Recipes

Tempura of smooth oreo, zucchini flowers and lemongrass nage (Serves 4)

 
 

Ingredients:

600-700 g smooth oreo fillets

Tempura batter

1 egg yolk

50 mL iced soda water

100 g flour

peanut oil, for deep frying

 

Zucchini flowers

200 g fresh salmon

1 egg

75 mL cream

8 zucchini flowers, zucchini attached

 

Lemongrass nage

250 mL white wine

250 mL vegetable stock

1 small knob ginger, sliced

1 stick lemongrass

50 mL cream

375 g cold diced butter

Method

Cut smooth oreo into 50-60 g fingers, about 3 fingers per portion of fish.

To make batter, combine the egg and soda water then slowly whisk in the flour until thick enough to coat a spoon. Don’t worry if there are lumps.

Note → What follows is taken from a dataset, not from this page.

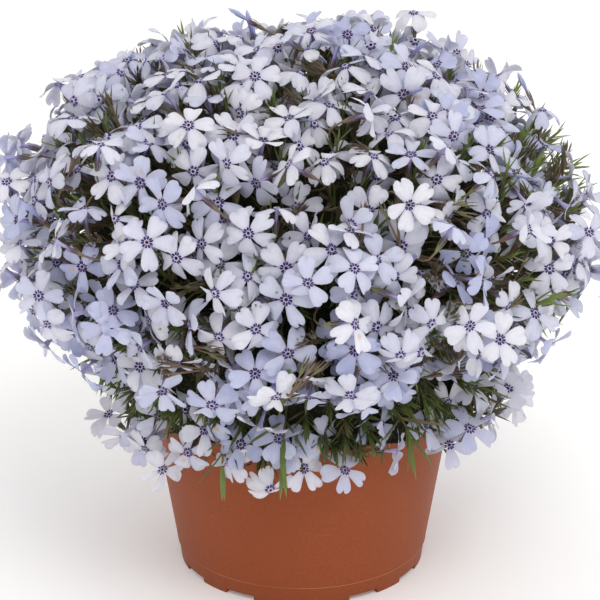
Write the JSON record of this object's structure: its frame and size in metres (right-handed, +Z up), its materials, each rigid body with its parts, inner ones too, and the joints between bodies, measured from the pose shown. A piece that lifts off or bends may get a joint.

To finish, coat the fish in flour and dip in the batter. Place gently in a pan of hot oil or deep fryer and remove as soon as golden. At the same time, poach the flowers in fish stock until mousse is firm or a skewer comes out clean. Finally, heat the sauce, place fish in a stack on a plate with the zucchini flowers on either side and pour sauce around the plate.

Zucchini flowers

Blend the salmon in a food processor with salt and pepper, add egg and blend until smooth. Add the cream and blend until incorporated. Remove stamen from flowers and pipe a generous amount of salmon farce into the flower.

Lemongrass nage

Heat the wine and stock in a saucepan with the ginger and lemongrass and reduce by half (don’t use too much ginger or it will overpower the sauce). Add cream and allow to reboil. Remove from heat and slowly stir in the butter. Allow to infuse a few minutes then strain through a fine sieve. (Prepare this just before use, as it won’t hold for long.)